Don't mind the Ed Woods-ian lack of night in those photos. We walked down their main shopping street and saw all sorts of shops that we wanted to go into. They were all closed for the day you see. After an hour or so of wandering, fueled partly by two big bottles of their local brew, we found a nice place to eat.

I swear: I would love to come back to this country and tour the whole dang thing, from tip to tip, eating nothing but ramen. Every area seems to have its own variation. Takayama's is delicious. The stock... man! SO good! And it came with deep fried gyoza. And Carla's pizza was 8 slices of nice.

We slept well, but not for all that long.


Takayama has a daily market. Starting from six. We weren't there from the beginning, but we weren't all that late. It was mainly fresh produce, farmers from up in the hills and mountains come down every day to sell their wares. And a lot of woodwork-y type stuff. And tonnes of Sarubobos. Sarubobo means monkey baby. They are star shaped dolls that the mothers around this area have been making for their children for some amount of time that I have forgotten.

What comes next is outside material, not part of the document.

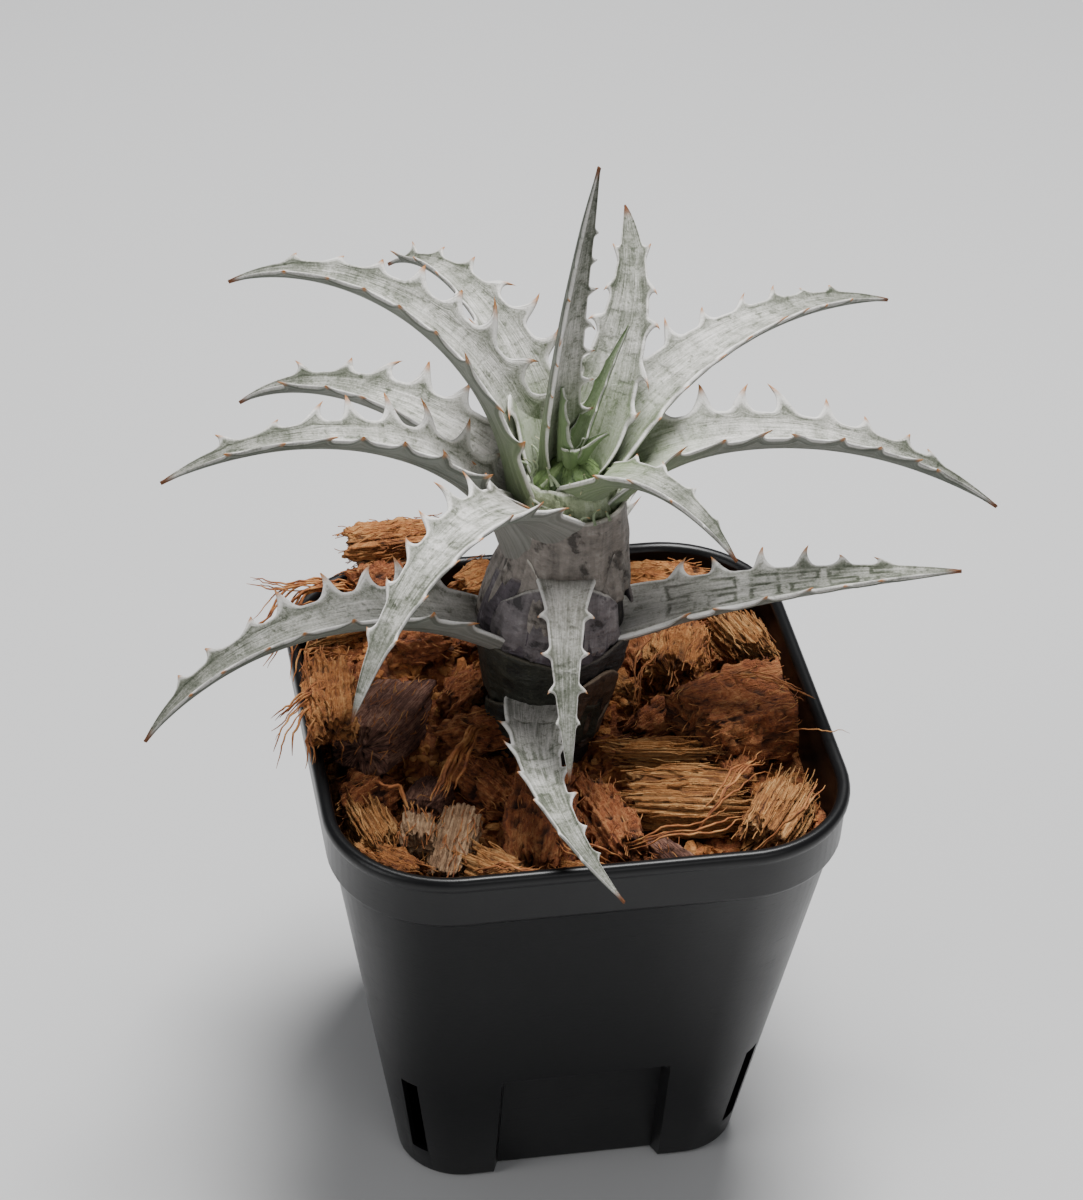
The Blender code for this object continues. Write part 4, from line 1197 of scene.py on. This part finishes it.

This area is known for its Sarubobo, its beef (more on that later), its beer (ditto), its woodworking (ditto ditto) and its twice yearly festival. Twice a year, big elaborate floats are paraded throughout the town. The visitors during these festivals outnumber the townsfolk by about four to one. I'm glad we got here at a less busy time of year.

I'm also glad we went and saw a display of some of the floats used during the festivals. They are quite elaborate and quite old and quite expensive.







The ticket for the float museum also got us into another exhibit. A miniature recreation of all sorts of famous shrines and temples and buildings and such. This one room exhibit, about the size of a school gymnasium, took fifteen years to make. Fifteen years. And it shows. The attention to detail is astonishing. We haven't been to any of the buildings depicted in miniature, but now we feel no need to. It would be hard to be more impressive. We could have spent all day there, just taking photos.


Amazing.


Also amazing were the clockwork robots and puppets also on display a bit further down the road. These puppets could do it all; tumble, shoot arrows, serve tea, do calligraphy, have sword fights, swing from pole to pole, everything. Some of it looked smoother than other bits, but it was all a hoot to watch.

We were a trifle hungry after all this culture, so we grabbed a few bites to eat. Almost all the bites were of meat. Delicious, expensive meat. Hida beef (the beef from this area) is a lot like Kobe beef, in that it is beyond marbled with fat. The meat, when raw, often looks pink, so shot through with fat is it. Eating it is like eating meat flavoured butter.


Put that buttery beef on top of some rice so its juices seep down into it... Sign me up!

We still had some time left and more sights to see so we saw what we could. There is an old farm village on the outskirts of town. Kinda. These old farms used to be somewhere else, but then a dam got built and they would have been lost forever. Instead they got moved to Takayama. They are quite picturesque, with the right light. The light wasn't right, so we didn't go.

We went to a museum instead. A museum full of glass and Art Deco stuff. Carla likes glass and I like Art Deco, so how could we loose?

Well, neither the deco nor the glass were anything near approaching world class. It was a small diversion, and somewhat pleasant but still disappointing in the main.

But as we were on the bus to the Deco/glass museum we saw us two things: a big shiny shrine type thing and a beer restaurant.

The shiny shrine was who knows how far away and the beer was but a two minute walk. They brewed their own beer on the premises and their sausages felt and tasted right.


If you like meat and you like beer, then you will like Takayama.

I would like to write more on the subject of Takayama, but I don't have the words. And we didn't have the time to see as much of the town as we would have liked. Once again we were off on a bus.